Figure 2: Extended data matrix showing original data ($k$ columns) and extended data ($2k$ columns total) after Reed-Solomon expansion.

Due to the homomorphic property of KZG, the row commitment values calculated in the previous step are also valid for the row polynomials of the extended data.

Combined Row Commitment and Column Proofs

To eliminate the need for generating one proof per chunk, a more efficient technique using random linear combinations of row polynomials is used, allowing only one proof to be generated per column while still ensuring the validity of all underlying row data.

Encoding Pipeline

Figure 3: Complete encoding pipeline showing row commitments (step 1), RS-encoding (step 2), and combined row commitment with column data (step 3).

This process consists of the following steps:

Compute the Random Linear Combination Polynomial

Let each row $i \in {1, \ldots, \ell}$ have an associated polynomial $f_i(x)$ and commitment $com_i = com(f_i)$.

The encoder computes random scalar $h \in \mathbb{F}$ using the Fiat–Shamir heuristic, applying the BLAKE2b hash function with a 31-byte output, over the row commitments with a domain separation tag DA_V1 to ensure uniqueness and prevent cross-protocol collisions:

$$h = \text{Hash}(\text{'DA_V1'} | com_1 | \ldots | com_{\ell})$$

The resulting digest is interpreted as a field element in the scalar field of BLS12-381.

Then, the encoder computes the combined polynomial $f_C(x)$, defined as:

$$f_C(x) = f_1(x) + h \cdot f_2(x) + h^{2} \cdot f_3(x) + \cdots + h^{\ell-1} \cdot f_{\ell}(x)$$

The corresponding commitment to this polynomial is $com(f_C)$. This value does not need to be computed by the encoder, since the verifier can derive it directly from the row commitments using the same random scalar $h$.

Compute Combined Evaluation Points per Column

For each column $j \in {1, \ldots, 2k}$, the encoder has the set of column values ${data^{j}{1}, data^{j}{2}, \ldots, data^{j}_{\ell}}$, where each value corresponds to $f_i(w^{j-1})$.

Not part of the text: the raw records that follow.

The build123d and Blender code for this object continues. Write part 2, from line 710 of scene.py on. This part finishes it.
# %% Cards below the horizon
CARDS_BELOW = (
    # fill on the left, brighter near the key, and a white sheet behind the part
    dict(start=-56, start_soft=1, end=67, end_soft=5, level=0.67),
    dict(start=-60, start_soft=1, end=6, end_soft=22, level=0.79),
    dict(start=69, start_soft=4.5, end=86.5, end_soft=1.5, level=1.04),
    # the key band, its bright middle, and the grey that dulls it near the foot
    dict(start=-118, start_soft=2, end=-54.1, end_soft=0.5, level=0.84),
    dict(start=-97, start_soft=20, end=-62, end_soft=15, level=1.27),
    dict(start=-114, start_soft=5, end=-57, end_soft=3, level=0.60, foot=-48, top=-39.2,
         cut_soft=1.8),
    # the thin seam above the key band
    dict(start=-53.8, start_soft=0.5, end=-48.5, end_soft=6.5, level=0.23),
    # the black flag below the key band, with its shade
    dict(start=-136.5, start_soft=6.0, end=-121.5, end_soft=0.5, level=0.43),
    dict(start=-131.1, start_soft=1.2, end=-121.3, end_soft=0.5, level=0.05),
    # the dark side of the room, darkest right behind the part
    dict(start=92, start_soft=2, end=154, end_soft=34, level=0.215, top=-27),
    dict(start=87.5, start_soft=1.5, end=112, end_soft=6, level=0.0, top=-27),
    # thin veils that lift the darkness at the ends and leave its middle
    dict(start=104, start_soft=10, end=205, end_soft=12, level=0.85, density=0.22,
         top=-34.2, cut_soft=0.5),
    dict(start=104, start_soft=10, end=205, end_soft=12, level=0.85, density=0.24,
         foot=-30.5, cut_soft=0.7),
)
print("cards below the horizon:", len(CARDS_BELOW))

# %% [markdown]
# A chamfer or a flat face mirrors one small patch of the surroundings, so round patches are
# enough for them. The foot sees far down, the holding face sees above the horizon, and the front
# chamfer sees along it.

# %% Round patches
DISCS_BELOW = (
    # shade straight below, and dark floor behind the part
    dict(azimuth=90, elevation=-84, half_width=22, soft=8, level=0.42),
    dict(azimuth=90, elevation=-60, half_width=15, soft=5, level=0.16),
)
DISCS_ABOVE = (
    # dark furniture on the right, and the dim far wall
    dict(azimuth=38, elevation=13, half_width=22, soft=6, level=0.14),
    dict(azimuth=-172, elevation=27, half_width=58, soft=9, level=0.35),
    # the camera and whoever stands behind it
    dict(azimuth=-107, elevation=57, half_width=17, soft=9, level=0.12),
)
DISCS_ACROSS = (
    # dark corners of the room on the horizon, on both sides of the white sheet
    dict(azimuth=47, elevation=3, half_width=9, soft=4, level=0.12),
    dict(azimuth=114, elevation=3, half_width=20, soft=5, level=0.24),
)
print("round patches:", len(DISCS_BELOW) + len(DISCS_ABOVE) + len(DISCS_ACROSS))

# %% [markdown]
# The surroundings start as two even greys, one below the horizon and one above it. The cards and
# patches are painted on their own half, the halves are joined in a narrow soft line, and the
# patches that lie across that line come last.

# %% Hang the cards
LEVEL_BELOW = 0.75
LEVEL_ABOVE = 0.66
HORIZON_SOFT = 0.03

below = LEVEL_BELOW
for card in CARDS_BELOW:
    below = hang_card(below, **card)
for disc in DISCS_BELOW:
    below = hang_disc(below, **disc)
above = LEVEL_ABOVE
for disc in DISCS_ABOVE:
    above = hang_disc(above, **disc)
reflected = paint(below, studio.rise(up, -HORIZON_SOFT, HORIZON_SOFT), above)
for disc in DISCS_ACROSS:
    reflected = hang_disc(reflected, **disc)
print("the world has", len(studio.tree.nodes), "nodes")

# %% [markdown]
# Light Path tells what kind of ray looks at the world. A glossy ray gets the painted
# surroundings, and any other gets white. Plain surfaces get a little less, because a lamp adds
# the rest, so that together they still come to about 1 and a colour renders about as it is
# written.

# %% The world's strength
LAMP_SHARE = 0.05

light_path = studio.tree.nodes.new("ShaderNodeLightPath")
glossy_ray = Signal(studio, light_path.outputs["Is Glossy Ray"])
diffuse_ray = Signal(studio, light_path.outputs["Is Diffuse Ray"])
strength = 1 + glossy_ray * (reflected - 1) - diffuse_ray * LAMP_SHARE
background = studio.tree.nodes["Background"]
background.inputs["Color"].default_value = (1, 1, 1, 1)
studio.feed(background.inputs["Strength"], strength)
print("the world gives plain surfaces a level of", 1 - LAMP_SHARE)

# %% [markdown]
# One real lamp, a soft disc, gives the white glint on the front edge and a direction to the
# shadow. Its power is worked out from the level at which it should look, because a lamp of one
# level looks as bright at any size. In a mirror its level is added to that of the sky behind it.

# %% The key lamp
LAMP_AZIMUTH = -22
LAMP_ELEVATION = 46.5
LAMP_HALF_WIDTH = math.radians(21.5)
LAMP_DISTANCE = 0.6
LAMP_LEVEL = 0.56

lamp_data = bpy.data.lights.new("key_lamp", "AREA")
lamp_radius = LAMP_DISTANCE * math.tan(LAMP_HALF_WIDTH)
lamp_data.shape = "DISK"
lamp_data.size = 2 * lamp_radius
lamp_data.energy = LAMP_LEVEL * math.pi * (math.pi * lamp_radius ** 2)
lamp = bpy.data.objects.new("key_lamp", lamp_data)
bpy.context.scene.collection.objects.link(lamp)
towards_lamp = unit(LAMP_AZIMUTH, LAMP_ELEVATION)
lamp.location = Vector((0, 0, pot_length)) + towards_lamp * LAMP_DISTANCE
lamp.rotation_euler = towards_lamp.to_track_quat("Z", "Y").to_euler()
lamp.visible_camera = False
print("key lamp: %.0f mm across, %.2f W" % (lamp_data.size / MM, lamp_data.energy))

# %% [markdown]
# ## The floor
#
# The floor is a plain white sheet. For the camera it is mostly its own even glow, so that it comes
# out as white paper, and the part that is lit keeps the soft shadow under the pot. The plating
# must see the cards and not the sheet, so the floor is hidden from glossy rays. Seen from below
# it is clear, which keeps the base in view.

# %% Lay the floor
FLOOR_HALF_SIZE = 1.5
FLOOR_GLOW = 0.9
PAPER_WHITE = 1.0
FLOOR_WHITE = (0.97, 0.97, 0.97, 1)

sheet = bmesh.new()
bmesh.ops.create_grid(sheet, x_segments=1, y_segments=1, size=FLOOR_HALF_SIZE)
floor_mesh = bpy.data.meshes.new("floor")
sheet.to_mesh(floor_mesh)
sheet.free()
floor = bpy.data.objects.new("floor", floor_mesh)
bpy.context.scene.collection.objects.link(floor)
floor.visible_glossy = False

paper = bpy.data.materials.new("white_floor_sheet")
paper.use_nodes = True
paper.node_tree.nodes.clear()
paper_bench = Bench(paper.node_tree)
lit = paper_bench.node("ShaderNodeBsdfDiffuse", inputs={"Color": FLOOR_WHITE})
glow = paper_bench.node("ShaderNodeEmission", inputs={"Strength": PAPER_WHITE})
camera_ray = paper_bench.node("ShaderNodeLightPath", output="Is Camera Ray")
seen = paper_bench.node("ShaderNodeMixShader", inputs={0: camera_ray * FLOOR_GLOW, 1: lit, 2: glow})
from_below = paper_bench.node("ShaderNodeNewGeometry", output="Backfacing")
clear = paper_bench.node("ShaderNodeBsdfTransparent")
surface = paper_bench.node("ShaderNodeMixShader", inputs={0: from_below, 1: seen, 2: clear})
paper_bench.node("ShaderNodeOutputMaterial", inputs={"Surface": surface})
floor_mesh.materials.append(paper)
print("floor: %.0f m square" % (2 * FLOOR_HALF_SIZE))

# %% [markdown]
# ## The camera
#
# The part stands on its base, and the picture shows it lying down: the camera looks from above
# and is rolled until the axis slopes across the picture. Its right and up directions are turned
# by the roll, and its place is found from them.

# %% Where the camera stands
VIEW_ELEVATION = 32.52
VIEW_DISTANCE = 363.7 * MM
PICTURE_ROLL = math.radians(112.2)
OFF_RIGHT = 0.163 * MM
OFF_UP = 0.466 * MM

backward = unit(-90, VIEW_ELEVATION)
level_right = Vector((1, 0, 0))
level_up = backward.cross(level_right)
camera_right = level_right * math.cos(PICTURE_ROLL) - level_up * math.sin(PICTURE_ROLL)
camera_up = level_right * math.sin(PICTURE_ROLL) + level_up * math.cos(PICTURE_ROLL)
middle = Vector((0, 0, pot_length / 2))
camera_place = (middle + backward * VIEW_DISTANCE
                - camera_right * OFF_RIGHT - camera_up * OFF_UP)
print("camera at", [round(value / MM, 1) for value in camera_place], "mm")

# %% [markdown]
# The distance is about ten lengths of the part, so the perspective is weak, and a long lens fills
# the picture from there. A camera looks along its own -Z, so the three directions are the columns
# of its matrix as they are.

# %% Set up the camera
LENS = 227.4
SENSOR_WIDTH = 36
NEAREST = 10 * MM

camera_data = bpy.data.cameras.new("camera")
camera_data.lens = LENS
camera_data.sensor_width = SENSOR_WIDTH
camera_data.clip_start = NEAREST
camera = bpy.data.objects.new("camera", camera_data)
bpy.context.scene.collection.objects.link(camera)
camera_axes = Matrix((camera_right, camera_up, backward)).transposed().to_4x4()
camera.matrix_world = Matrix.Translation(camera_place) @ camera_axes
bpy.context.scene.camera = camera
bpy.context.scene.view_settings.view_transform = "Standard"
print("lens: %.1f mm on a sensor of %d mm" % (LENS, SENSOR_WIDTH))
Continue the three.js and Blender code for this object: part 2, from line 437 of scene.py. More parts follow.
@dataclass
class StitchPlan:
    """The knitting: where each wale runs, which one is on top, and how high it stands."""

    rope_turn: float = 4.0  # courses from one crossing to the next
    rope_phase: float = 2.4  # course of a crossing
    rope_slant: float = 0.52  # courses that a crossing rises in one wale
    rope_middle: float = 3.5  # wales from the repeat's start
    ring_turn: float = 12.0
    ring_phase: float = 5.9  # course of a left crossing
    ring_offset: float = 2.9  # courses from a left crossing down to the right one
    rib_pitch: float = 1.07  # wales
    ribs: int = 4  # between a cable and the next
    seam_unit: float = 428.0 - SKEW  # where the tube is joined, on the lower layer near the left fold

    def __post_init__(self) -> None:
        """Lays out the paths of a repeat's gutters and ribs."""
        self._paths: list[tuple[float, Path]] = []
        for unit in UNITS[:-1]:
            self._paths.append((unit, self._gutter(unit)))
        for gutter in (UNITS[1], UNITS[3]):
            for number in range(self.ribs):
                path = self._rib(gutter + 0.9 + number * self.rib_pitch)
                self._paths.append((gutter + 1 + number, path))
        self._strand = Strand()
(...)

The encoder computes the combined evaluation value at column position $j$ directly:

$$v_j = f_C(w^{j-1})$$

Generate One Proof per Column

For each column index $j$, the encoder computes a single KZG evaluation proof $\pi_j$ for the combined polynomial $f_C(x)$ at the evaluation point $w^{j-1}$:

$$eval(f_C, w^{j-1}) \rightarrow (v_j, \pi_j)$$

The result is a set of $2k$ evaluation proofs, one for each column, derived from the combined row structure.

Dispersal

The encoder sends the following information to a DA node in the subnet corresponding to the expanded column number $j$:

  • The row commitments ${com_1, com_2, \ldots, com_{\ell}}$.
  • The column chunks ${data^{j}{1}, data^{j}{2}, \ldots, data^{j}_{\ell}}$.
  • The combined proof of the column chunks $\pi_j$.

This information is also replicated by the receiving node to every other node in the subnet.

Verification

A DA node that receives the column information described above performs the following checks:

Dispersal and Verification

Figure 4: Dispersal and verification flow from Encoder to DA Node. The DA Node receives row commitments, column data, and combined proof, then verifies by calculating $h$, $com_C$, and $v_j$.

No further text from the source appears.